# Testing for ABM timeseries scaling.

This notebook takes the raw EU heating/cooling demand profiles from
[Mopo AmBIENCe2ABM Demo](https://zenodo.org/records/10518294) `ideal_demands_XXXX.csv`s
and `process_cops_XXXX.csv`s and experiments on them to see how they should be handled.

The outline of this notebook is as follows:
1. Julia environment setup to install the necessary dependencies.
2. 1st approach at normalising the demand data, picking one year for normalisation doesn't work.
3. 2nd approach at normalising the demand data using Eurostat HDD and CDD data, insufficient HDD data for the full scope.
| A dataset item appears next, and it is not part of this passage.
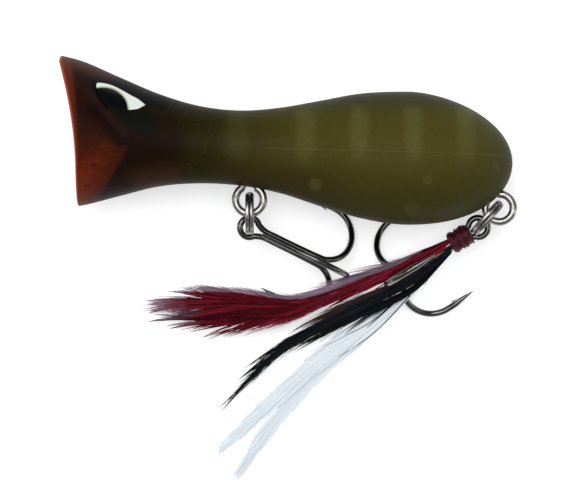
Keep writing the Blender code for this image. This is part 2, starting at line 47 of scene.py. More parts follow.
# Body outline: (u, back line, belly line, half width).
BODY_STATIONS = np.array((
    (0.0, 14.35, -7.75, 9.95),
    (3.0, 13.55, -7.30, 9.40),
    (8.6, 11.15, -5.90, 7.70),
    (14.4, 8.70, -4.50, 6.20),
    (20.1, 7.03, -4.08, 5.40),
    (25.8, 6.39, -4.40, 5.25),
    (31.6, 6.80, -5.50, 5.95),
    (37.3, 7.79, -7.35, 7.40),
    (43.0, 8.80, -9.05, 9.05),
    (50.0, 9.10, -10.02, 9.90),
))
TAIL_START = 50.0
TAIL_END = 64.93
TAIL_TIP_HEIGHT = -1.15
TAIL_POWERS = (1.66, 2.25, 2.0)
BODY_LENGTH = 65.0
LIP_SETBACK = 2.54
LIP_UPRIGHT_BELOW = -1.6
LIP_RISE = 14.95
LIP_BLEND = 12.0
LIP_POWER = 1.9
LIP_THICKNESS = 0.95
LIP_DROP = 8.0
LIP_HEIGHT = 22.0
CUP_APEX = (9.97, 0.95)
CUP_POWERS = (1.4, 0.8)
CUP_BOSS = (0.45, 1.9)
# The skin's first uv value is the distance back from the lip; inside the cup it runs below zero.
CUP_RIM_MARK = -0.6
CUP_MARK_DEPTH = 8.5
SHELL_THICKNESS = 0.35
SEAM_GAP = 0.02
SEAM_GROOVE = 0.07
FLANK_LINE_HEIGHT = 1.63
FLANK_LINE_SLOPE = -0.0277
FLANK_LINE_RISE = 0.05
# Where the paint's marks lie: bars (start, full, fading, end as shares of the body's length; strength),
# round marks over the ribs and the ballast (place, radius, strength), and moulding specks (u, v).
BARS = (
    (0.360, 0.380, 0.404, 0.425, 0.30),
    (0.515, 0.532, 0.552, 0.570, 0.72),
    (0.634, 0.648, 0.670, 0.685, 0.90),
    (0.752, 0.767, 0.787, 0.802, 0.95),
    (0.866, 0.880, 0.900, 0.918, 1.0),
)
RIB_MARKS = (
    ((36.6, -4.3), 1.1, 0.45),
    ((52.5, -3.7), 0.9, 0.45),
    ((62.4, -1.6), 0.8, 0.35),
    ((50.4, -7.9), 1.3, 0.25),
)
MOULDING_SPECKS = ((4.9, -1.7), (3.9, -4.6), (12.6, -1.2))
# Strokes of paint on the head: (start, stop, drift, outer and inner edge, strength, colour).
NECK_STROKES = (
    ((10.0, 1.2), (14.6, 1.6), 1.0, 5.2, 1.0, 1.0, (33, 21, 14)),
    ((7.0, -5.6), (15.5, -3.6), 1.0, 3.4, 0.4, 0.9, (58, 35, 21)),
)
CUP_STROKES = (
    ((5.0, 6.3), (9.0, 1.7), 0.0, 1.2, 0.2, 0.75, (27, 16, 15)),
    ((4.2, 9.0), (9.6, 3.0), 0.0, 1.0, 0.2, 0.45, (48, 31, 27)),
)
EYE_STROKES = (
    ((6.8, 10.5), (14.6, 7.6), 0.7, 1.75, 0.75, 0.97, (18, 18, 17)),
    ((5.2, 9.9), (6.9, 7.0), 0.5, 0.8, 0.25, 0.9, (24, 20, 20)),
    ((1.5, 14.0), (7.0, 12.2), 0.0, 2.2, 0.6, 0.8, (74, 38, 29)),
    ((9.4, 6.1), (12.6, 4.6), 1.2, 2.4, 0.8, 0.92, (24, 25, 23)),
)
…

Should the COP timeseries be scaled?


## Julia environment setup

In [None]:
using Pkg
Pkg.activate(@__DIR__)
Pkg.instantiate()

using CSV
using DataFrames
using Dates
using Statistics

## Read, inspect, and reorganize the raw data. (ATTEMPT 1)

First, we'll need to define paths to the files we want to read.
If the setup is done according to the instructions in `README.md`,
then the following paths should work:

In [None]:
## Config for reading and normalising data.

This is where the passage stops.